We recognize that, for pastors and church members, it is often easier to instruct others in doctrine than to nurture and mentor them in a personal, dynamic relationship with Jesus Christ. We acknowledge that, in consequence, the church has prioritized persuading people to be baptized over the equally essential task of discipling. We affirm that all believers need to be continually nurtured and mentored in the journey of faith, and that though this task is not easily quantified, it is essential.

We also recognize that the example of the Shepherd, who actively seeks the lost, must be emulated by His Remnant people. Reaching out to those who have lost their way, who have lost connection with the body of Christ, who have been bruised by fellow believers, will align us with the mission of God; welcoming them with open arms will make us participants in the joy of heaven over everyone who is lost and is found (Luke 15:7, 10, 32).

We affirm that:

1. The purpose of the Church as the body of Christ is to intentionally disciple members, so that they continue in an active and fruitful relationship with Christ and His Church.

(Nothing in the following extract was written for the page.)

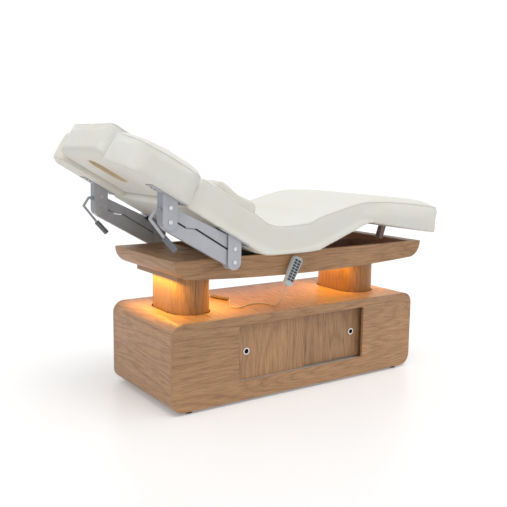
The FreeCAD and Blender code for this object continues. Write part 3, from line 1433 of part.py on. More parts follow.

2. Discipleship is based on an ongoing, lifelong relationship with Jesus—the believer commits to “abiding in Christ” (John 15:8) and to being fruitful and sharing Him with others.

3. Responsibility for ensuring that every church member remains part of the body of Christ, and for reconnecting and reconciling with those who do not, is mutually shared by the Church at large, each congregation, and every church member.

We therefore affirm that building loving and Christ-like relationships within the local church must be an urgent necessity for the Seventh-day Adventist Church. We recommit ourselves to God’s vision of mission, which is founded on discipling, believing that this will enable us better to fulfill the prophetic mission of the Remnant Church.

This document was voted by the General Conference of Seventh-day Adventists Executive Committee at the 2017 Annual Council held in Silver Spring, Maryland, USA.